Я не смотрел эстраду сто лет. И остался. Шарик же умчал на кухню за оставленными там ему мослами, пообещав, что скоро вернется. Одному, да еще без костыля, мне, пожалуй, «офицерский проход» не одолеть.
Пока не начался концерт я, озираясь, словно дикарь из африканских джунглей, восторженно пожирал глазами публику. Костюмы, галстуки — черт возьми! Они еще, оказывается, существуют на свете. И девушки в нарядных платьях: белых, розовых, голубых. И в туфельках! А я уже не представлял себе женский пол иначе, как в шинелях цвета хаки, в пилотках, в кирзовых сапожищах с бесформенной, как слоновая пята, ступней.
Начался концерт — и телячий мой восторг сразу улетучился. Выступали жалкие обломки довоенной эстрады.

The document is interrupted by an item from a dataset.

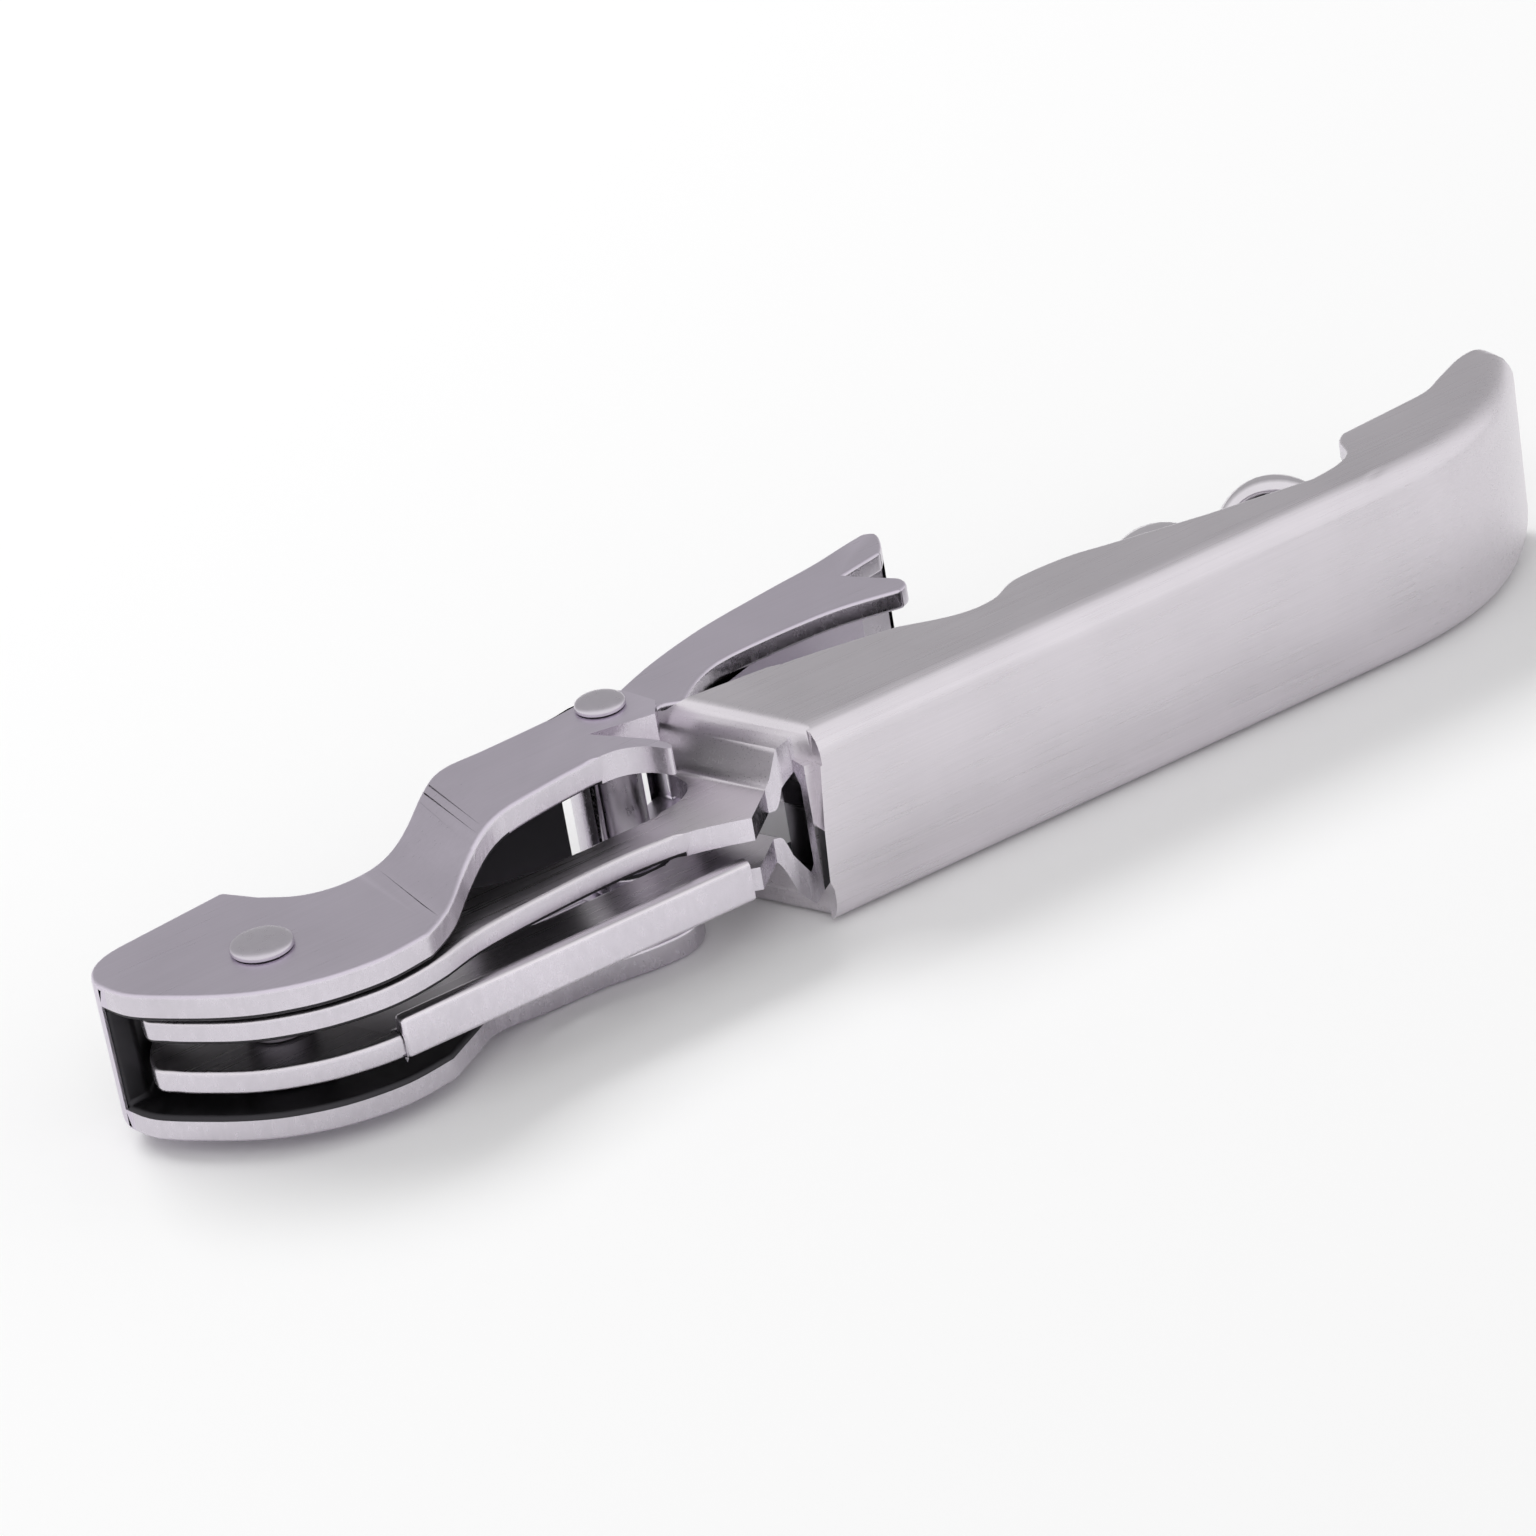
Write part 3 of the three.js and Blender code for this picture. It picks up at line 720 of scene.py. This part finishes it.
# %% [markdown]
# The worm is one round wire: an eye round its pin, a straight shank, four open turns and a ground
# point. A curve with a radius at every point is the natural way to draw it, and it is made a mesh at
# the end. It leans a little out of the handle's open side.

# %% The worm
WIRE, COIL, PITCH, TURNS, SHANK = 1.5, 3.2, 10.8, 4.0, 6.8
WORM_TILT, EYE_HALF = 3.2, 2.6
lean_out = Matrix.Rotation(math.radians(WORM_TILT), 3, "Z")


def worm_point(x, y, z):
    return place(*WORM_PIVOT, WORM_LEVEL) + (lean_out @ Vector((x, y, z))) * MM


def worm():
    path = [((2.2 + (SHANK - 2.2) * s / 8, 0, 0), 1.0) for s in range(8)]
    steps = 40
    for s in range(int(TURNS * steps) + 1):
        turn = s / steps
        t = min(turn / 0.7, 1)
        spread = COIL * t * t * (3 - 2 * t)
        angle = 2 * math.pi * turn - math.pi / 2
        left = TURNS - turn
        thick = 0.06 + 0.94 * min(1, left / 0.95) ** 0.7
        path.append(((SHANK + turn * PITCH, spread * math.cos(angle), spread * math.sin(angle)), thick))
    curve = bpy.data.curves.new("worm", "CURVE")
    curve.dimensions = "3D"
    curve.bevel_depth, curve.bevel_resolution, curve.use_fill_caps = WIRE * MM, 5, True
    line = curve.splines.new("POLY")
    line.points.add(len(path) - 1)
    for point, (where, thick) in zip(line.points, path):
        point.co = (*worm_point(*where), 1)
        point.radius = thick
    obj = bpy.data.objects.new("worm_wire", curve)
    bpy.context.scene.collection.objects.link(obj)
    only(obj)
    bpy.ops.object.convert(target="MESH")
    return edit(bpy.context.object, lambda: bpy.ops.mesh.remove_doubles(threshold=0.002 * MM), outward)


eye = ring(WORM_PIVOT, 1.25 + 1.3 * FIT, 3.0, WORM_LEVEL - EYE_HALF, WORM_LEVEL + EYE_HALF, round_off=0.5)
wire = join(worm(), eye)
only(wire)
bpy.ops.object.shade_smooth_by_angle(angle=math.radians(40))
finished(wire, "worm_wire", "worm", WORM, "worm")


# %% The worm's pin and spacers
def pin(centre, radius, low, high):
    r = 0.15
    return turned("pin", centre, [(0, low), (radius - r, low), (radius, low + r), (radius, high - r),
                                  (radius - r, high), (0, high)])


wall_in = inside((0, WIDTH), HANDLE_SHEET)
finished(pin(WORM_PIVOT, 1.25, *wall_in), "worm_axle", "handle", RIVET, "worm_pin")
# The spacers use the darkened steel: painted shade inside the channel.
finished(ring(WORM_PIVOT, 1.25 + FIT, 2.4, wall_in[0], WORM_LEVEL - EYE_HALF - FIT),
         "worm_sleeve_lower", "handle", WASHER_PAINTED_SHADE, "worm_spacer_lower")
finished(ring(WORM_PIVOT, 1.25 + FIT, 2.4, WORM_LEVEL + EYE_HALF + FIT, wall_in[1]),
         "worm_sleeve_upper", "handle", WASHER_PAINTED_SHADE, "worm_spacer_upper")


# %% [markdown]
# The foil knife is a short hooked blade that folds into the tail end of the channel. It is cut from
# sheet like the rest, and its edge is ground from both faces.


# %% The knife
def knife_outline():
    x, y = KNIFE_PIVOT
    o = Outline(x - 1.4, y + 2.1).line((34.0, 9.4)).bend((28.6, 9.2), (26.2, 6.6))
    o.bend((29.6, 2.9), (35.0, 2.8))
    o.line((50.4, 2.8)).bend((51.6, 4.2), (53.4, 4.3)).line((x - 1.5, y - 1.95))
    return o.line(*arc((x, y), 2.45, 232, 482, 20)[1:-1])


blade = plate("blade", knife_outline(), KNIFE_LEVEL, KNIFE_LEVEL + KNIFE_THICKNESS)
grind = [(50.4, 1.5), (50.4, 2.6), (35.2, 4.4), (31.5, 5.2), (26.5, 6.5), (24, 5.5), (24, 1.5)]
for level, way in ((KNIFE_LEVEL, -1), (KNIFE_LEVEL + KNIFE_THICKNESS, 1)):
    low, high = (-0.02, 1) if way > 0 else (-1, 0.02)
    tool = plate("grind", grind, level + low, level + high)
    centre = place(38, 4.6, level)
    tilt = Matrix.Rotation(math.radians(-way * 12), 4, "X")
    tool.data.transform(Matrix.Translation(centre) @ tilt @ Matrix.Translation(-centre))
    cut(blade, tool)
cut(blade, rod(KNIFE_PIVOT, 1.1 + 1.3 * FIT, 0, 9))
clean(blade)
soften(blade, 0.1, segments=2)
finished(blade, "foil_knife", "knife", BLADE, "knife_blade")

# %% The knife's pin, washer and spacer
finished(pin(KNIFE_PIVOT, 1.1, *wall_in), "knife_axle", "handle", RIVET, "knife_pin")
# The shim and spacer use the darkened steel: painted shade inside the channel.
finished(ring(KNIFE_PIVOT, 1.1 + FIT, 2.1, wall_in[0], KNIFE_LEVEL - FIT),
         "knife_shim", "handle", WASHER_PAINTED_SHADE, "knife_washer")
finished(ring(KNIFE_PIVOT, 1.1 + FIT, 2.1, KNIFE_LEVEL + KNIFE_THICKNESS + FIT, wall_in[1]),
         "knife_sleeve", "handle", WASHER_PAINTED_SHADE, "knife_spacer")

# %% [markdown]
# A plain white table top. It is lit close to white, so that little more than the soft shadow near
# the steel is left to see.

# %% Floor
bpy.ops.object.select_all(action="DESELECT")
bpy.ops.mesh.primitive_grid_add(x_subdivisions=4, y_subdivisions=4, size=6.0, location=(0, 0, -0.00005))
floor = bpy.context.object
floor.name = "table_top"
paper = bpy.data.materials.new("white_table")
paper.use_nodes = True
paper.node_tree.nodes["Principled BSDF"].inputs["Base Color"].default_value = (0.93, 0.93, 0.93, 1)
paper.node_tree.nodes["Principled BSDF"].inputs["Roughness"].default_value = 0.9
paper.node_tree.nodes["Principled BSDF"].inputs["Specular IOR Level"].default_value = 0.1
floor.data.materials.append(paper)

# %% [markdown]
# The camera looks along the handle from the hinge end, a hand's breadth above the table, tipped so
# that the handle climbs to the right. It is placed from a known corner, the foot of the handle's cut
# end: the camera aims a little to the left of it and above it, in the plane across the view.

# %% Camera
AZIMUTH, ELEVATION, ROLL = math.radians(-28.47), math.radians(28.0), math.radians(9.87)
DISTANCE = 450 * MM
LENS = 149.56
AIM_LEFT, AIM_ABOVE = 4.937 * MM, 11.495 * MM
forward = Vector((-math.sin(AZIMUTH) * math.cos(ELEVATION), math.cos(AZIMUTH) * math.cos(ELEVATION),
                  -math.sin(ELEVATION)))
level_right = Vector((math.cos(AZIMUTH), math.sin(AZIMUTH), 0))
level_up = level_right.cross(forward)
right = math.cos(ROLL) * level_right - math.sin(ROLL) * level_up
up = math.sin(ROLL) * level_right + math.cos(ROLL) * level_up
aim = place(0, 0, 0) - AIM_LEFT * right + AIM_ABOVE * up
eye_point = aim - DISTANCE * forward
camera_data = bpy.data.cameras.new("camera")
camera_data.sensor_width = 36
camera_data.lens = LENS
camera_data.clip_start, camera_data.clip_end = 0.01, 20
camera = bpy.data.objects.new("camera", camera_data)
bpy.context.scene.collection.objects.link(camera)
camera.matrix_world = Matrix.Translation(eye_point) @ Matrix((right, up, -forward)).transposed().to_4x4()
bpy.context.scene.camera = camera
print("lens, mm:", round(camera_data.lens, 1))

# %% [markdown]
# Steel shows its surroundings, so the light is mostly a bright room: a pale sky that is darker high
# at the back, where the flat upper faces look, and two broad soft boxes for the highlights.

# %% Light
world = bpy.data.worlds.new("studio")
bpy.context.scene.world = world
world.use_nodes = True
nodes, links = world.node_tree.nodes, world.node_tree.links
sky = nodes["Background"]
way = nodes.new("ShaderNodeTexCoord")
towards_card = nodes.new("ShaderNodeVectorMath")
towards_card.operation = "DOT_PRODUCT"
towards_card.inputs[1].default_value = (0.42, 0.776, 0.469)
links.new(way.outputs["Generated"], towards_card.inputs[0])
ramp = nodes.new("ShaderNodeValToRGB")
links.new(towards_card.outputs["Value"], ramp.inputs["Fac"])
ramp.color_ramp.elements[0].position, ramp.color_ramp.elements[1].position = 0.35, 0.80
for stop, value in zip(ramp.color_ramp.elements, (1.0, 0.50)):
    stop.color = (value, value, value, 1)
links.new(ramp.outputs["Color"], sky.inputs["Color"])
# The steel sees the whole bright room, while most of the table's light comes from the boxes.
ray = nodes.new("ShaderNodeLightPath")
strength = nodes.new("ShaderNodeMapRange")
strength.inputs["To Min"].default_value, strength.inputs["To Max"].default_value = 1.04, 0.72
links.new(ray.outputs["Is Diffuse Ray"], strength.inputs["Value"])
links.new(strength.outputs["Result"], sky.inputs["Strength"])


def soft_box(name, where, size, watts):
    data = bpy.data.lights.new(name, "AREA")
    data.shape, data.size, data.size_y, data.energy = "RECTANGLE", size[0], size[1], watts
    box = bpy.data.objects.new(name, data)
    bpy.context.scene.collection.objects.link(box)
    box.location = where
    box.rotation_euler = (-Vector(where)).to_track_quat("-Z", "Y").to_euler()
    box.visible_glossy = False
    return box


soft_box("front_box", (-0.45, -0.7, 0.9), (0.7, 0.4), 1.4)
soft_box("back_box", (-0.2, 0.7, 0.9), (0.9, 0.5), 7)

# %% [markdown]
# The picture is shown with plain colours, so that white paper is white.

bpy.context.scene.view_settings.view_transform = "Standard"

Пожилая, с выпирающими костями женщина и ее партнер, очевидно, муж, лет пятидесяти пяти, показывали акробатический танец. Слышно было сквозь музыку, как тяжело, прерывисто он дышит, ее поднимая. Пара работала долго, усердно и трудно, вызывая активное сострадание зрителей и какое-то необъяснимое чувство вины.
Затем выступил тенор, совершенно лысый старик, но с репертуаром и игривыми ужимками молодого баловня публики...
Мне стало совсем невесело, и я бы охотнее всего сбежал, если бы не мысль о том, как буду волочить за собой ногу, тревожа соседей по ряду.
Едва дождался перерыва и кое-как, без Шарика, напрямую, через главные ворота госпиталя, минуя что-то сердито кричавшего вслед часового — не станет же он стрелять мне в спину, в самом деле! — добрался назад, к себе в палату.
Там играли в «настольные игры», иначе говоря, — в преферанс; по госпиталю дежурил добрейший Борис Семенович, и картежники на время вышли из своего глубокого подполья.
— Ну как? — поинтересовался Седой-боевой — он тоже резался в пульку; его гипсовая броня удачно выполняла роль карточного столика.
— Плохо!
Я повалился на койку, растирая саднившую ногу. Они, увлеченные «мизерами» и «пасами», а, может быть, и распознав мое внутреннее состояние, расспрашивать не стали.
На танцы я попал только через неделю, но зато уже не как почти самовольщик, а на совершенно законных основаниях. На груди, в кармане гимнастерки, у меня лежала увольнительная с похожей на рогатку проволочного заграждения подписью подполковника Куранова — он временно остался за начальника госпиталя, которого вызвали в Москву на курсы усовершенствования по медицинской специальности, и Борис Семенович, уж не знаю, каким чудом, скорее всего, напирая на свою любимую психотерапию, уговорил его пустить меня в город.
Мало того, мне было предложено взять в сопровождающие кого-нибудь из выздоравливающих. Я выбрал Арвида. Он охотно согласился, хотя сам танцевать не мог. Рана в груди у него зажила давно, но рука оставалась на перевязи.